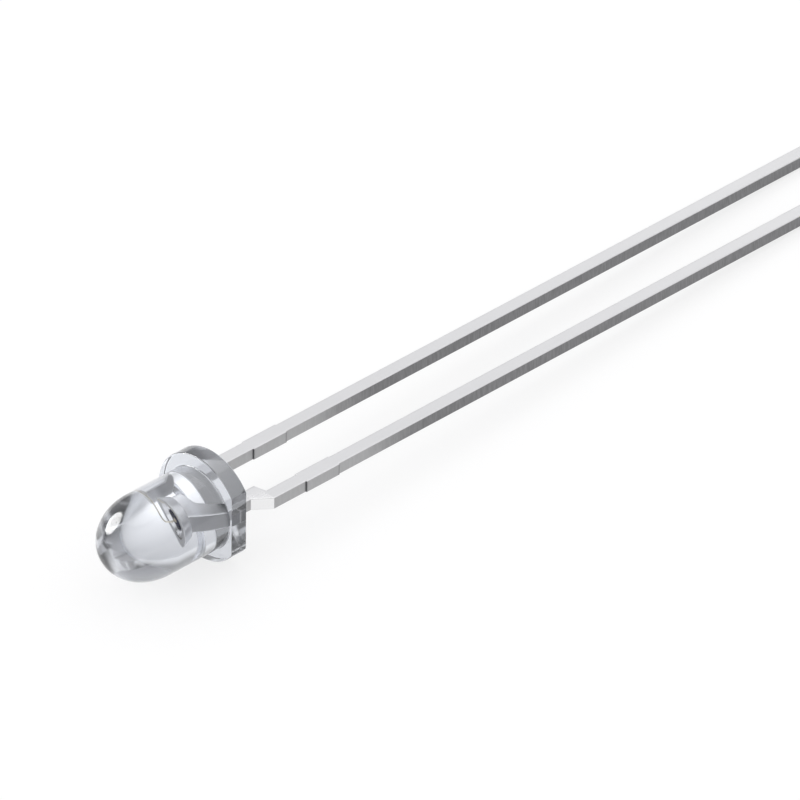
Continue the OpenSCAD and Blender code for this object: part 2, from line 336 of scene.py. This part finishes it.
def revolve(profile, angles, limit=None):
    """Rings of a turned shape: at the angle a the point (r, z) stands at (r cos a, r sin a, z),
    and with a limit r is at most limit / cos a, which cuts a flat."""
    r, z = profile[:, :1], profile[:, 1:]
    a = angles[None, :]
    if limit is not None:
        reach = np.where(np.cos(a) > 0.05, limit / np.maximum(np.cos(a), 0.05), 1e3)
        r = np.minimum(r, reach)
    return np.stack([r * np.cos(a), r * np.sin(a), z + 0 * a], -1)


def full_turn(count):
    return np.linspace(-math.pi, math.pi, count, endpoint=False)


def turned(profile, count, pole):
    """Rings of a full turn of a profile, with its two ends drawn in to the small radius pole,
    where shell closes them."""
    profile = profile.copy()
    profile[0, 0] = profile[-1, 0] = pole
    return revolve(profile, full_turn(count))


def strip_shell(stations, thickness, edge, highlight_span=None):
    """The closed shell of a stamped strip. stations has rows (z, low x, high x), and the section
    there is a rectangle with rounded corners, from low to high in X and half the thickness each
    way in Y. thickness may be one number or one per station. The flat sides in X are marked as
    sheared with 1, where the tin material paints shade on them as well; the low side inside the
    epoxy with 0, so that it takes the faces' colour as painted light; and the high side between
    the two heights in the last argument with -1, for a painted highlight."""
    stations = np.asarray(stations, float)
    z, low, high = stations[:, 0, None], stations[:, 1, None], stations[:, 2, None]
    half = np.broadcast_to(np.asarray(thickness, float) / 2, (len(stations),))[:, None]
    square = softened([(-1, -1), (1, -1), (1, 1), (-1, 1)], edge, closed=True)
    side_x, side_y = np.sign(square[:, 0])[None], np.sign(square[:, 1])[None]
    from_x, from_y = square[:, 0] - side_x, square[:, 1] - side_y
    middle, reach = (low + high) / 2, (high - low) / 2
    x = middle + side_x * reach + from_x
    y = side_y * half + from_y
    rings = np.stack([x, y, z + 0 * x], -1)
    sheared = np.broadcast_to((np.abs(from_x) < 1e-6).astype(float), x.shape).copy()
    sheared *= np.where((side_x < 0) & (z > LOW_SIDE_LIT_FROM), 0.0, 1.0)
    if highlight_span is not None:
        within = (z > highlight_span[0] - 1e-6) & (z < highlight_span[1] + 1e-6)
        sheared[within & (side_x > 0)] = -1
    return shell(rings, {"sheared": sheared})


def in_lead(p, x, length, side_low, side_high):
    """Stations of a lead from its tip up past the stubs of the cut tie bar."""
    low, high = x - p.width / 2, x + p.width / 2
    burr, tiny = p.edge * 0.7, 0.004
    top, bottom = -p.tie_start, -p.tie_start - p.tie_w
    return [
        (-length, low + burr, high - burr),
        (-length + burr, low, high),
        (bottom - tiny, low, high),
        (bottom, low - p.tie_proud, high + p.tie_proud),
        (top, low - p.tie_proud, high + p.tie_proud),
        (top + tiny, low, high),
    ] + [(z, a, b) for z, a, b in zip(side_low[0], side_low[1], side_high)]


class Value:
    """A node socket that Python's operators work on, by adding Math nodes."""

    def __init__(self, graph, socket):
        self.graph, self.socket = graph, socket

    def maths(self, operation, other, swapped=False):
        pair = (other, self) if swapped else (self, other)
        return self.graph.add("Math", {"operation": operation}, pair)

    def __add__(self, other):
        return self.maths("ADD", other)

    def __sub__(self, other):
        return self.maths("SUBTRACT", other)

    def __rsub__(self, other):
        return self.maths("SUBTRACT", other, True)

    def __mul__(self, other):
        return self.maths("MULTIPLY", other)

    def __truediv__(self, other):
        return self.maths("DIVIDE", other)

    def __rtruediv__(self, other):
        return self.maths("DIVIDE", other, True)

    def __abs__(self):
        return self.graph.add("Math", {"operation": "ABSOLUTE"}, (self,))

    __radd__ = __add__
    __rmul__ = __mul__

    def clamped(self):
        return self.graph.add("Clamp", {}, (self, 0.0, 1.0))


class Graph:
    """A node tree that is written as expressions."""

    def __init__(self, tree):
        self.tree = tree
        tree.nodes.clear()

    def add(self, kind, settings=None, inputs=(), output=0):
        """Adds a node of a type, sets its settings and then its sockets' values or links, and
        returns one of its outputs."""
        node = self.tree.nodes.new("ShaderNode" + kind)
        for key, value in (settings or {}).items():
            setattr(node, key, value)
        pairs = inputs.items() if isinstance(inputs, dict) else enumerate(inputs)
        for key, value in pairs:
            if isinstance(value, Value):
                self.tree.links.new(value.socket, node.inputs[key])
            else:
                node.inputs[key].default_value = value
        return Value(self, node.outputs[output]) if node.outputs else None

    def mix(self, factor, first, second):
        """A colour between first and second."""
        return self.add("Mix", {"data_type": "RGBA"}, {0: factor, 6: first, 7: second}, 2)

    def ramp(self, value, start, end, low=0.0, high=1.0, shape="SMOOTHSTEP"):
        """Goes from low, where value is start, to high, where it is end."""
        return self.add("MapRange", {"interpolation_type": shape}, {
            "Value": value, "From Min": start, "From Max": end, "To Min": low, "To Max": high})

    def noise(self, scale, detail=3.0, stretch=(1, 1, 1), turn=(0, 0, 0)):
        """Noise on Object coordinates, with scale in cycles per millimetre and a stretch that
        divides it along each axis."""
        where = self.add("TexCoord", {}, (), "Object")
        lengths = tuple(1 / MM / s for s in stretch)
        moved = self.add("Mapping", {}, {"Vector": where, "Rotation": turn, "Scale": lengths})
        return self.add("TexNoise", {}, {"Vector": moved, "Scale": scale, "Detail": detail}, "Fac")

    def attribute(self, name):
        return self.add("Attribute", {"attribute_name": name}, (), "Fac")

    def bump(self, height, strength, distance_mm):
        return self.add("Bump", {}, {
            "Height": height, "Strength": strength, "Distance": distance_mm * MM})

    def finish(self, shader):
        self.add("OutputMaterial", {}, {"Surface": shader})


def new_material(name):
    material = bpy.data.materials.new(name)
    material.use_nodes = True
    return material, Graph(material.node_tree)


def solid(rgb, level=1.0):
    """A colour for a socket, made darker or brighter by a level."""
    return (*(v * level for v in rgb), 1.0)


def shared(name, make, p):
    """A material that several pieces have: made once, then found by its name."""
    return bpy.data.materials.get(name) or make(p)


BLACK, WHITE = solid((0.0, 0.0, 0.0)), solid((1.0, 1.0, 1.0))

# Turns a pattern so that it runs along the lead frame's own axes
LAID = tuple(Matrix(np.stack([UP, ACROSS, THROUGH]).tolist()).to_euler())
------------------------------
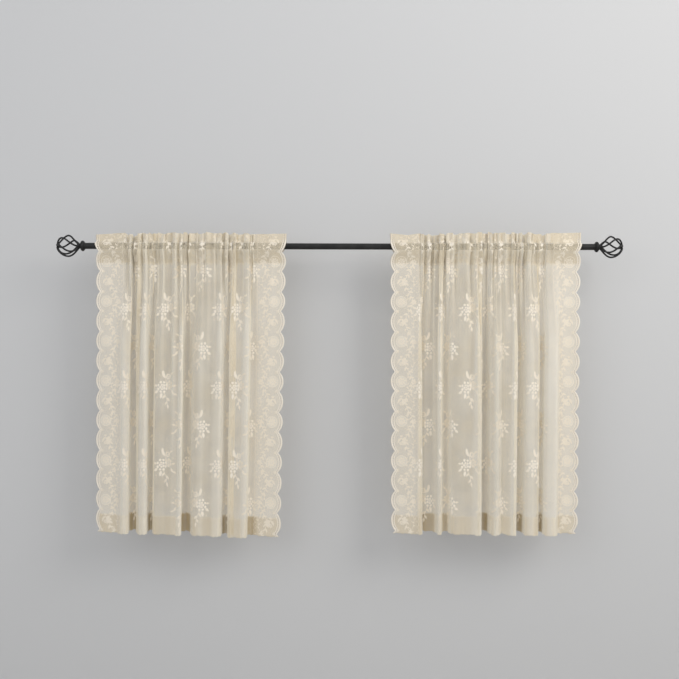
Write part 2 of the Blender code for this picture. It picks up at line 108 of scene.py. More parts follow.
------------------------------
EXERCISE INSTRUCTIONS → Your task is to give again the lines from the one containing "Continue the OpenSCAD" to the one containing "return np.linspace(-math.pi, math.pi, count, endpoint=False)", both lines included, exactly and without anything added.

THE REPLY →
Continue the OpenSCAD and Blender code for this object: part 2, from line 336 of scene.py. This part finishes it.
def revolve(profile, angles, limit=None):
    """Rings of a turned shape: at the angle a the point (r, z) stands at (r cos a, r sin a, z),
    and with a limit r is at most limit / cos a, which cuts a flat."""
    r, z = profile[:, :1], profile[:, 1:]
    a = angles[None, :]
    if limit is not None:
        reach = np.where(np.cos(a) > 0.05, limit / np.maximum(np.cos(a), 0.05), 1e3)
        r = np.minimum(r, reach)
    return np.stack([r * np.cos(a), r * np.sin(a), z + 0 * a], -1)


def full_turn(count):
    return np.linspace(-math.pi, math.pi, count, endpoint=False)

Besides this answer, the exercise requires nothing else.